From: epm2@lehigh.edu (TED MORGAN)
Subject: bits & pieces

Comments on a few recent posts (my family just took off for 4 days, so I guess
I'm feeling "free")...

>Can someone fill me in with information on Regis Debray, the French
>journalist who followed Che Guevara in Bolivia and was imprisoned there?
>I saw a fascinating movie last night called "The Journal of Che Guevara."
>Debray was mentioned, but the movie neglected to tell what happened to him
>after he was put in prison.

Debray has been a prominent French intellectual since the Sixties
--writing, like Barthes, Eco, & others, in areas like semiology (signs),
communications & media.... He's written "Teachers, Writers, Celebrities,"
"Media Manifestos" & other books.

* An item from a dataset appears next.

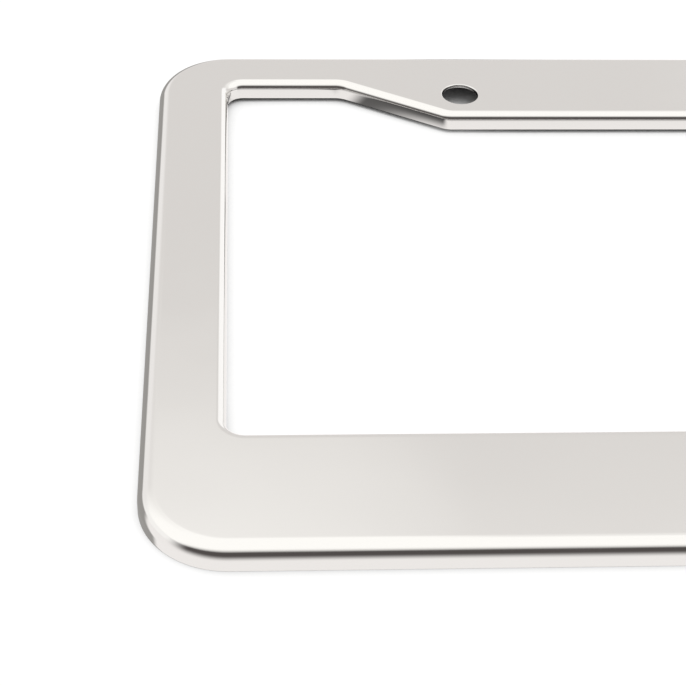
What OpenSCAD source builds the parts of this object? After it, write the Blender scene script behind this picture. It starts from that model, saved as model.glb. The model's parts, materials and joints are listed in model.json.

I'd heard his name in connection with a
film (I think) about Che --so guess this must be it; was he listed in credits?
Wonder if we'll ever be lucky enough to see it in the cultural hotbed of the
Lehigh valley, PA?

Re. Karl's response to Paula on divorce --not to wade into the point of
contention between them on divorce (I think there's something to be said for
both the value of divorce, and the sometimes too-easily used "escape" of
divorce; and the significant damage that can be done to kids, especially if
the parents battle over or desert them), but Karl slips in the point about the
link to 60s culture: Not to pick nits, but it is interesting to me how his
interpretation of 60s culture is essentially libertarian (mine would be more
democratic: not the abolition of all authority (entirely compatible with the
market society where "anything goes"), but the question of WHO has the
authority and how is it exercised --in a way that evolves from the
participation of those affected and is empathic). I'd see this as picking up
on an excess that cropped up in the 60s. Karl says:

I also see the increase in breakdowns of primary relationships
(families) as indicative of a breakdown in social norms and in fact
in society itself. In my view, stable families are the cornerstone
of stable societies. How this instability was engendered is
another question, and although it was impacted by the ideology of
the sixties, I don't see sixties' culture as bearing primary
responsibility. <snip -mention of WWII, Korean War & Vietnam -snip>
Still, an accepted ideology that says an individual's personal happiness
transcends family or society is bound to have a negative impact on social
cohesion.

To that last point, absolutely. But what does that have to do with "the
Sixties" or at least with Sixties movements --outside, perhaps, of the most
self-indulgent & apolitical pieces of the counterculture. Isn't this
ideology, in fact, exactly what the market society & consumerism fosters? So,
we need to look at that, not at somehow re-instituting "social norms." I
think human beings have & can feel these norms, but they are too-often swamped
by all the incentives & vices of "everything for sale" to use Bob Kuttner's
phrase. Can't we see the erosion of "social cohesion" all around us, &
increasingly throughout the world (cf. Barber's Jihad vs. McWorld) as the
market comes increasingly to prevail?

I think I lost Karl's comment about cults, etc. But one resource I wanted to
recommend is Stephen Tipton's book "Getting Saved from the Sixties: Moral
Meaning in Conversion and Cultural Change" Alot on the cults that grew up in
& after the counterculture. Yes, i think there's a link to the Human
Potential movement, too; in my own view there is a continuum from an
inward attentiveness to self/wholeness/mental & spiritual health (healthily
connected with the "outer society") to a turn toward a more pathological
expression of inner drives/needs that one isn't yet conscious of --e.g., the
embrace of cult, or a totally inward-turning "self". That's just my own take.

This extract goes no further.